● Dataset section

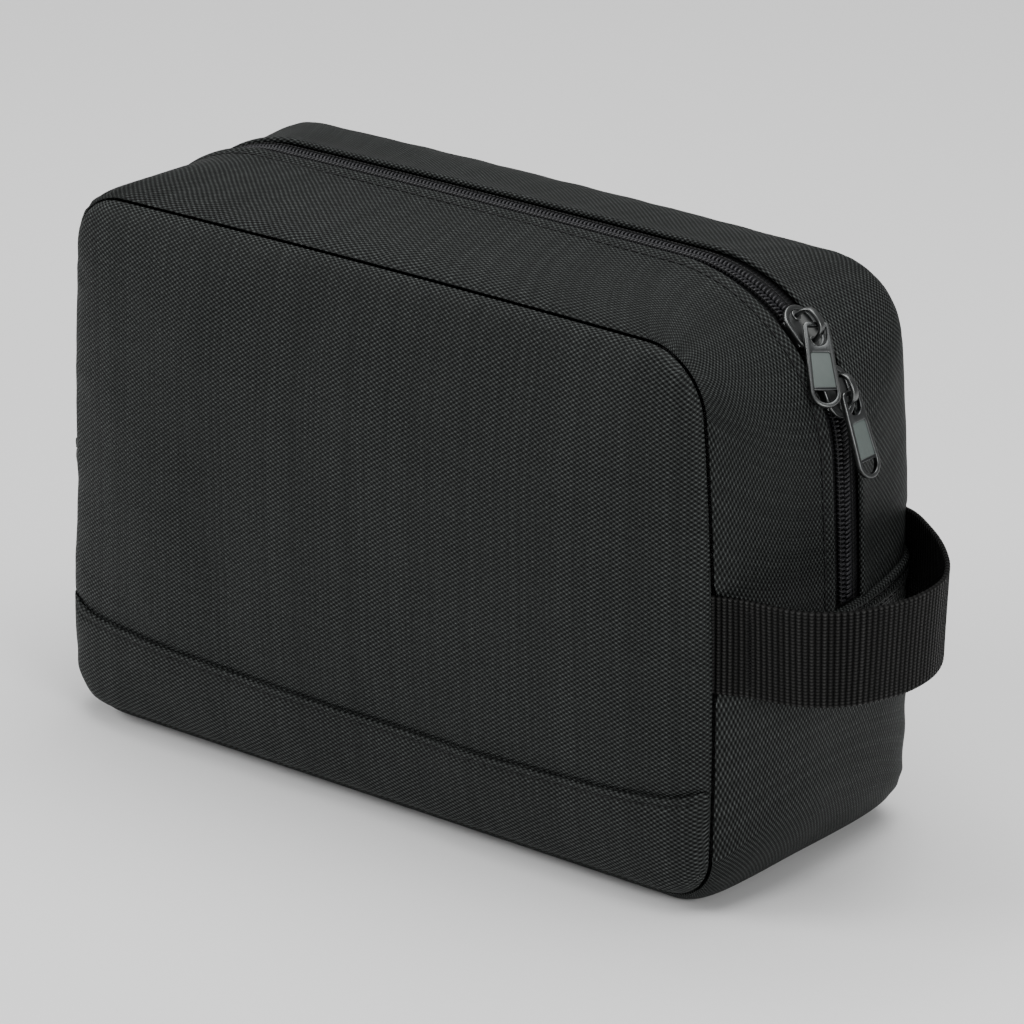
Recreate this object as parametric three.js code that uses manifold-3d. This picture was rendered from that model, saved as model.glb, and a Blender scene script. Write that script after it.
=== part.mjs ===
// Box-shaped zipped wash bag with a webbing carrying loop on its right-hand end.
// Millimetres. +X runs along the bag towards the loop, +Y to the back, +Z up.
// The origin is the middle of the base.
import * as THREE from 'three';
import { mergeVertices } from 'three/addons/utils/BufferGeometryUtils.js';
import Module from 'manifold-3d';

const wasm = await Module();
wasm.setup();

// ---------------------------------------------------------------- driving dimensions
const PANEL_WIDTH = 260;
const PANEL_HEIGHT = 178.5;
const SEAM_DEPTH = 98;
const SEAM_LIFT = 4.5;
const TOP_CORNER = 20;
const TOP_SOFTENING = 24;
const BOTTOM_CORNER = 14;
const BOTTOM_SOFTENING = 15;
const SIDE_BOW = 3.4;
const TOP_BOW = 1.1;
const FOOT_SPREAD = 1.9;
const SIDE_BULGE = 11.3;
const TOP_BULGE = 8.8;
const BASE_BULGE = 10.6;
const PANEL_PUFF = 11.5;
const PUFF_MARGIN = 55;
const CORE_HALF = 40;

const GAP = 0.3;
const LAYER_GAP = 0.6;
const SKIN = 1;
const FOAM = 2.6;
const LINING = 0.6;
const STRIP = 1.6;
const TAPE = 0.7;
const BAND_TOP = 36;
const FOLD_HEIGHT = 112;
const ZIP_END = 90;
const BOARD = 1.5;
const BOARD_HALF_LENGTH = 112;
const LINING_SETBACK = 10;
const BINDING_THICKNESS = 1.8;
const BINDING_OUTER_INSET = 2.6;
const BINDING_INNER_INSET = 9.6;

const ZIP_Y = 4.5;
const ZIP_HALF_OPENING = 7.3;
const TAPE_HALF_WIDTH = 15;
const COIL_HALF_WIDTH = 4.4;
const COIL_HEIGHT = 1.8;
// Half the gap between the two coils: they part where the two sliders' wedges meet.
const CLOSED_HALF_GAP = 0.35;
const WEDGE_HALF_GAP = 1.7;
const PARTED_STATIONS = 0.155;
const CLOSING_STATIONS = 0.06;
const UPPER_SLIDER_ANGLE = 42;
const LOWER_SLIDER_ANGLE = 20.5;

const WEBBING_WIDTH = 32;
const WEBBING_THICKNESS = 1.6;
const WEBBING_CENTRE_HEIGHT = 91;
const WEBBING_FIXED_END = 14;
const LOOP_FLARE = 0.16;

// Further out than any part of the bag.
const BEYOND = 300;

// Stations round half of a seam outline, from the middle of the base to the middle of the top.
const BASE_CORNER_START = 1;
const SIDE_START = 2;
const SHOULDER_START = 3;
const TOP_START = 4;
const TOP_MIDDLE = 5;
const FULL_TURN = 10;

// ---------------------------------------------------------------- materials
const fabric = { color: 0x26282a, roughness: 0.85, metalness: 0 };
const liningCloth = { color: 0x1d1e20, roughness: 0.7, metalness: 0 };
const foamSheet = { color: 0x55565a, roughness: 0.9, metalness: 0 };
const boardSheet = { color: 0x3a3a3c, roughness: 0.8, metalness: 0 };
const webbing = { color: 0x1b1c1d, roughness: 0.75, metalness: 0 };
const zipTape = { color: 0x1c1d1f, roughness: 0.9, metalness: 0 };
const coilNylon = { color: 0x17181a, roughness: 0.45, metalness: 0 };
const gunmetal = { color: 0x3c3f41, roughness: 0.35, metalness: 0.9 };
const inlayPlate = { color: 0x6e7674, roughness: 0.5, metalness: 0.2 };
const bindingCloth = { color: 0x141516, roughness: 0.7, metalness: 0 };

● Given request
Write the listing out again, exactly as shown above.

● Response below
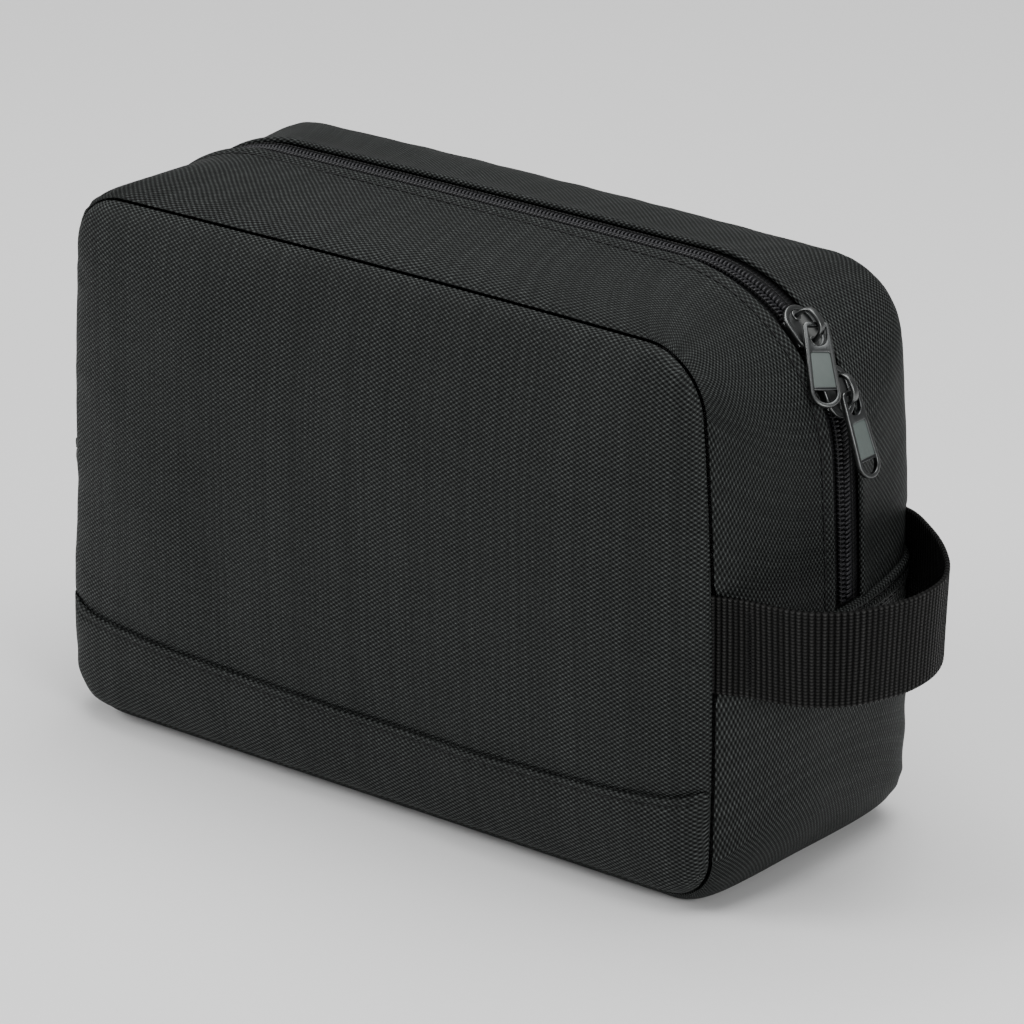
Recreate this object as parametric three.js code that uses manifold-3d. This picture was rendered from that model, saved as model.glb, and a Blender scene script. Write that script after it.
=== part.mjs ===
// Box-shaped zipped wash bag with a webbing carrying loop on its right-hand end.
// Millimetres. +X runs along the bag towards the loop, +Y to the back, +Z up.
// The origin is the middle of the base.
import * as THREE from 'three';
import { mergeVertices } from 'three/addons/utils/BufferGeometryUtils.js';
import Module from 'manifold-3d';

const wasm = await Module();
wasm.setup();

// ---------------------------------------------------------------- driving dimensions
const PANEL_WIDTH = 260;
const PANEL_HEIGHT = 178.5;
const SEAM_DEPTH = 98;
const SEAM_LIFT = 4.5;
const TOP_CORNER = 20;
const TOP_SOFTENING = 24;
const BOTTOM_CORNER = 14;
const BOTTOM_SOFTENING = 15;
const SIDE_BOW = 3.4;
const TOP_BOW = 1.1;
const FOOT_SPREAD = 1.9;
const SIDE_BULGE = 11.3;
const TOP_BULGE = 8.8;
const BASE_BULGE = 10.6;
const PANEL_PUFF = 11.5;
const PUFF_MARGIN = 55;
const CORE_HALF = 40;

const GAP = 0.3;
const LAYER_GAP = 0.6;
const SKIN = 1;
const FOAM = 2.6;
const LINING = 0.6;
const STRIP = 1.6;
const TAPE = 0.7;
const BAND_TOP = 36;
const FOLD_HEIGHT = 112;
const ZIP_END = 90;
const BOARD = 1.5;
const BOARD_HALF_LENGTH = 112;
const LINING_SETBACK = 10;
const BINDING_THICKNESS = 1.8;
const BINDING_OUTER_INSET = 2.6;
const BINDING_INNER_INSET = 9.6;

const ZIP_Y = 4.5;
const ZIP_HALF_OPENING = 7.3;
const TAPE_HALF_WIDTH = 15;
const COIL_HALF_WIDTH = 4.4;
const COIL_HEIGHT = 1.8;
// Half the gap between the two coils: they part where the two sliders' wedges meet.
const CLOSED_HALF_GAP = 0.35;
const WEDGE_HALF_GAP = 1.7;
const PARTED_STATIONS = 0.155;
const CLOSING_STATIONS = 0.06;
const UPPER_SLIDER_ANGLE = 42;
const LOWER_SLIDER_ANGLE = 20.5;

const WEBBING_WIDTH = 32;
const WEBBING_THICKNESS = 1.6;
const WEBBING_CENTRE_HEIGHT = 91;
const WEBBING_FIXED_END = 14;
const LOOP_FLARE = 0.16;

// Further out than any part of the bag.
const BEYOND = 300;

// Stations round half of a seam outline, from the middle of the base to the middle of the top.
const BASE_CORNER_START = 1;
const SIDE_START = 2;
const SHOULDER_START = 3;
const TOP_START = 4;
const TOP_MIDDLE = 5;
const FULL_TURN = 10;

// ---------------------------------------------------------------- materials
const fabric = { color: 0x26282a, roughness: 0.85, metalness: 0 };
const liningCloth = { color: 0x1d1e20, roughness: 0.7, metalness: 0 };
const foamSheet = { color: 0x55565a, roughness: 0.9, metalness: 0 };
const boardSheet = { color: 0x3a3a3c, roughness: 0.8, metalness: 0 };
const webbing = { color: 0x1b1c1d, roughness: 0.75, metalness: 0 };
const zipTape = { color: 0x1c1d1f, roughness: 0.9, metalness: 0 };
const coilNylon = { color: 0x17181a, roughness: 0.45, metalness: 0 };
const gunmetal = { color: 0x3c3f41, roughness: 0.35, metalness: 0.9 };
const inlayPlate = { color: 0x6e7674, roughness: 0.5, metalness: 0.2 };
const bindingCloth = { color: 0x141516, roughness: 0.7, metalness: 0 };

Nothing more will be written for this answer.